A 3D hybrid nanostructure, in which petal-like ultrathin nickel-aluminum layered double hydroxides (LDHs) were vertically grown on a conductive graphene/polypyrrole (GP) substrate, was designed and fabricated by a facile hydrothermal method. SEM and TEM observations confirmed the successful synthesis of this specially designed nanostructure, in which the conductive substrate ensures very fast electron transfer during the charge-discharge process, whereas the 3D hierarchical structure facilitates rapid ion transfer. The ultrathin LDH nanoflakes (3-5 nm) expose their abundant active sites to the electrolyte, thus generating huge pseudocapacitance.

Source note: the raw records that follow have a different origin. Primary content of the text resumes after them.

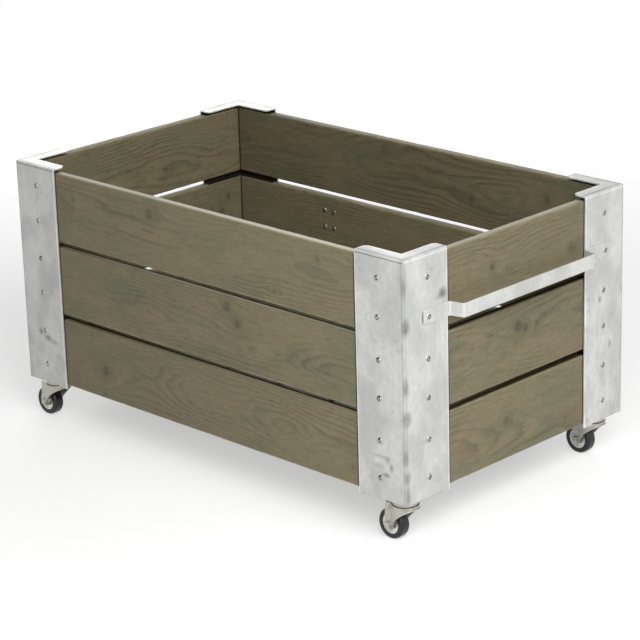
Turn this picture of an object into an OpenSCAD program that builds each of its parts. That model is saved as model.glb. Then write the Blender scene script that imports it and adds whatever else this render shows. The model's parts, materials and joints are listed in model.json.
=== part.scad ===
// Rolling planter: an open-topped box of three rows of planed boards, held at its corners by
// four folded and galvanised sheet brackets, with a flat-bar pull handle on its right-hand end
// and a swivel castor under each bracket.
//
// Seen from above, +X is the end with the handle, -Y is the front and +Z is up. The origin is
// on the ground, under the centre of the whole planter. All lengths are in millimetres.

/* [Box] */
// Length over the corner brackets
box_l = 886; // [600:1:1400]
// Width over the corner brackets
box_w = 526; // [360:1:900]
// Height of one wall board
board_h = 120; // [90:1:160]
// Thickness of the wall boards
board_t = 16; // [16:1:26]
// Open slot between one wall board and the next
board_gap = 9; // [4:1:20]
// Radius of the rounded arrises of all boards
edge_r = 3; // [1:0.5:5]
// Room between a long board's end and the fold of the bracket
end_clear = 0.5; // [0.5:0.5:5]
// Room between an end board and the long board beside it
joint_gap = 2; // [0.5:0.5:5]
// Room between the lowest boards and the brackets' feet
foot_clear = 2; // [0.5:0.5:6]
// Room between the top boards and the brackets' top flanges
rim_clear = 3; // [0.5:0.5:8]

/* [Corner brackets] */
// Width of each leg of a bracket
leg_w = 98; // [84:1:140]
// Thickness of the sheet
sheet_t = 3; // [2:0.5:4]
// Inside radius of the folds
fold_r = 1; // [0.5:0.5:2]
// Width of the flange over the boards' top edges
flange_w = 26; // [24:1:34]
// Radius of the flange's free corners
flange_corner_r = 8; // [2:1:14]
// How far the foot reaches inwards past the castor's king bolt
foot_margin = 44; // [20:1:48]
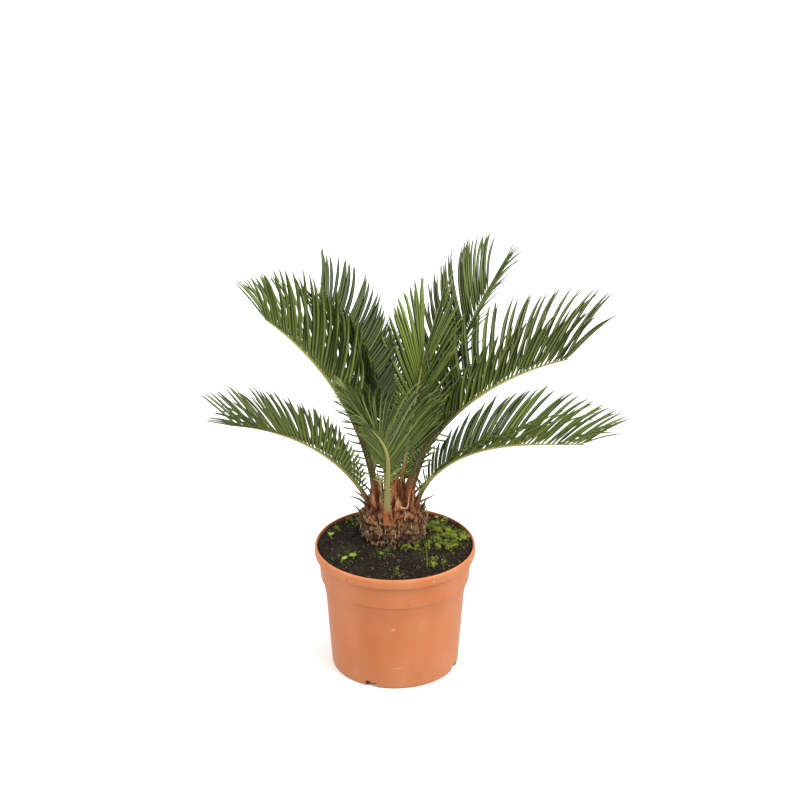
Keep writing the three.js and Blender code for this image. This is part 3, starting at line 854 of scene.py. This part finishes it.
def leaflet_pattern():
    bm = bmesh.new()
    steps = len(LEAFLET_COLUMNS) - 1
    bmesh.ops.create_grid(bm, x_segments=LEAFLET_ROWS, y_segments=steps, size=0.5)
    bmesh.ops.solidify(bm, geom=bm.faces[:], thickness=1)
    low = min(vert.co.z for vert in bm.verts)
    for vert in bm.verts:
        column = round((vert.co.y + 0.5) * steps)
        vert.co = (vert.co.x + 0.5, LEAFLET_COLUMNS[column], vert.co.z - low)
    bmesh.ops.recalc_face_normals(bm, faces=bm.faces)
    for face in bm.faces:
        middle = face.calc_center_median()
        if abs(middle.y) > 0.5:
            face.material_index = MARGIN
        elif abs(middle.y) < 0.1:
            face.material_index = MIDRIB
        else:
            face.material_index = TOP if face.normal.z > 0.5 else UNDER
        if middle.x > 1 - 1.2 / LEAFLET_ROWS:
            face.material_index += KINDS
    return mesh_from("leaflet_pattern", bm)


def leaflet_width(u, shoulder):
    base = np.clip(0.3 + 5 * u, 0, 1)
    taper = np.clip((u - shoulder) / (1 - shoulder), 0, 1)
    return base * (1 - 0.96 * taper ** 2)


def leaflet_points(pattern, row, root, out, forward, over, length, width, curl):
    u, v, layer = pattern[:, 0], pattern[:, 1], pattern[:, 2]
    stations = LEAFLET_ROWS * 2
    lines, alongs = [root], [out]
    point, along = root.copy(), out.copy()
    for i in range(stations):
        growing = 2 * (i + 0.5) / stations ** 2
        late = 4 * ((i + 0.5) / stations) ** 3 / stations
        bend = math.radians(row["bend"]) * growing * curl[0]
        droop = math.radians(row["droop"] * growing * curl[1] + curl[3] * late)
        along = along * math.cos(bend) + forward * math.sin(bend)
        along = along * math.cos(droop) - over * math.sin(droop)
        point = point + along * (length / stations)
        lines.append(point)
        alongs.append(along / np.linalg.norm(along))
    index = np.rint(u * stations).astype(int)
    centre, along = np.array(lines)[index], np.array(alongs)[index]
    upward = over[None] - along * (along @ over)[:, None]
    upward /= np.linalg.norm(upward, axis=1)[:, None]
    twist = np.radians(curl[2] * u)
    across = np.cross(upward, along)
    across, upward = (across * np.cos(twist)[:, None] + upward * np.sin(twist)[:, None],
                      upward * np.cos(twist)[:, None] - across * np.sin(twist)[:, None])
    half = width / 2 * leaflet_width(u, row["shoulder"])
    arch = -2 * LEAFLET_FOLD * np.abs(v) ** 1.8 * half
    keel = np.where(np.abs(v) < 0.2, 0.12 * LEAFLET_THICKNESS, 0)
    rise = arch + (layer - 0.5) * LEAFLET_THICKNESS * (1 - 0.72 * u) + keel * (2 * layer - 1)
    return (centre + across * (v * half)[:, None] + upward * rise[:, None]) * MM


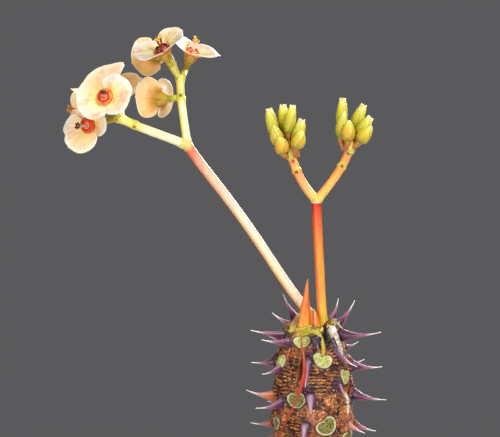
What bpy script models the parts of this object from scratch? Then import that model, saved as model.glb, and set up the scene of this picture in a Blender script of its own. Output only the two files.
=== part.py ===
"""Potted thorny euphorbia in flower.

A stout spiny stem stands in a clay pot of soil. Two flower stalks leave its tip: a long one that leans left
and forks to eight open cyathia (each a cup, two petal-like bracts and a ring of glands), and a short upright
one that forks to thirteen buds.

Lengths are millimetres, made metres as each shape is built. The origin is the centre of the pot's base, +Z is
up, and the long stalk leans to -X. Angles round the stem run from -Y (0 degrees) towards +X (90 degrees).
"""

import math

import bmesh
import bpy
import numpy as np
from mathutils import Matrix, Vector

MM = 0.001
GAP = 0.3  # clearance between neighbouring pieces

# Pot
POT_HEIGHT = 105.0
POT_BASE_RADIUS = 41.0
POT_SHOULDER_RADIUS = 54.0  # outer wall just under the rim band
POT_RIM_RADIUS = 60.0
POT_RIM_BAND = 24.0
POT_MOUTH_RADIUS = 51.5
POT_INNER_FOOT_RADIUS = 35.5
POT_FLOOR = 8.0
POT_EDGE_ROUND = 2.0
POT_SIDES = 48
DRAIN_RADIUS = 4.5
DRAIN_CIRCLE_RADIUS = 24.0
DRAIN_COUNT = 3

# Soil
SOIL_EDGE_HEIGHT = 93.5
SOIL_GAP = 0.4  # round the stem, and inside the pot
SOIL_CROWN_HEIGHT = 95.5  # where the soil meets the stem

# Main stem
STEM_FOOT = 60.0  # lower end of the buried stretch
STEM_BURIED_RADIUS = 13.0
STEM_TOP = 187.0
# Outer profile above the soil as (radius, height), top to bottom.
STEM_PROFILE = (
    (0.0, STEM_TOP), (6.6, STEM_TOP), (8.6, 186.2), (9.4, 184.0), (9.7, 181.5), (11.4, 178.0),
    (13.2, 174.5), (14.1, 170.5), (14.4, 166.0), (14.4, 158.0), (14.3, 150.0), (14.3, 142.0),
    (14.2, 134.0), (14.2, 126.0), (14.1, 118.0), (14.0, 110.0), (13.8, 104.0), (13.4, 99.5),
)
STEM_SIDES = 36

# Leaf scars stand in nine upright columns; each scar sits on a low swelling and has a spine on either side.
COLUMN_COUNT = 9
FIRST_COLUMN_ANGLE = -25.0
FIRST_SCAR_HEIGHT = 181.8
SCAR_PITCH = 22.9  # height between scars in one column
SCAR_STEP = 6.6  # drop from one column to the next
LOWEST_SCAR = 111.0
HIGHEST_SCAR = 186.0
SWELLING_HEIGHT = 1.2
SWELLING_HALF_WIDTH = 4.6
SWELLING_HALF_LENGTH = 7.5
SPINE_OFFSET_ANGLE = 25.0  # from the scar to each of its spines
SPINE_SPLAY_ANGLE = 12.0  # how much further round each spine points
SPINE_TILT = 1.6  # the spine towards larger angles stands this much above its scar, the other as much below
SPINE_LENGTH = 11.6
SPINE_LENGTH_CHANGE = 2.2
SPINE_ROOT_DEPTH = 2.2
SPINE_RADII = (2.1, 1.15, 0.12)
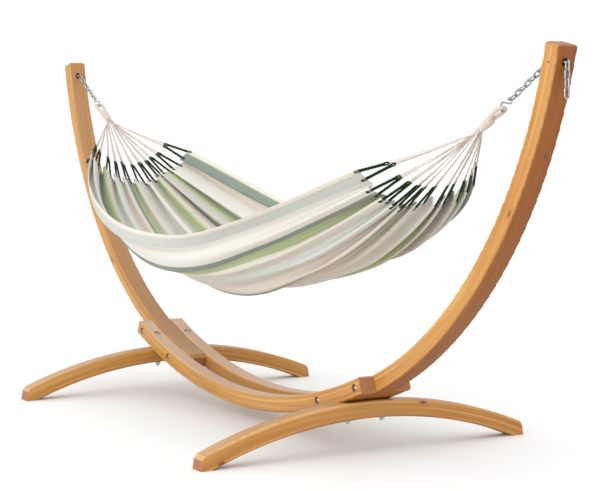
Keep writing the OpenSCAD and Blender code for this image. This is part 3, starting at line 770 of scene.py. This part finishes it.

Combining the abovementioned features, this specially designed 3D nanostructured hybrid possesses an exceptional specific capacitance (2395 F g(-1) at 1 A g(-1)), excellent rate performance (retaining 71.8% of capacitance at the current density of 20 A g(-1)), and remarkable cycling stability (99.6% retention after 10 000 cycles). Moreover, the assembled asymmetric supercapacitor obtained using GP@LDH as a positive electrode and GP-derived carbon as a negative electrode exhibits an ultrahigh energy density of 94.4 W h kg(-1) at the power density of 463.1 W kg(-1), making GP@LDH very attractive as an electrode material for high performance and low-cost supercapacitors.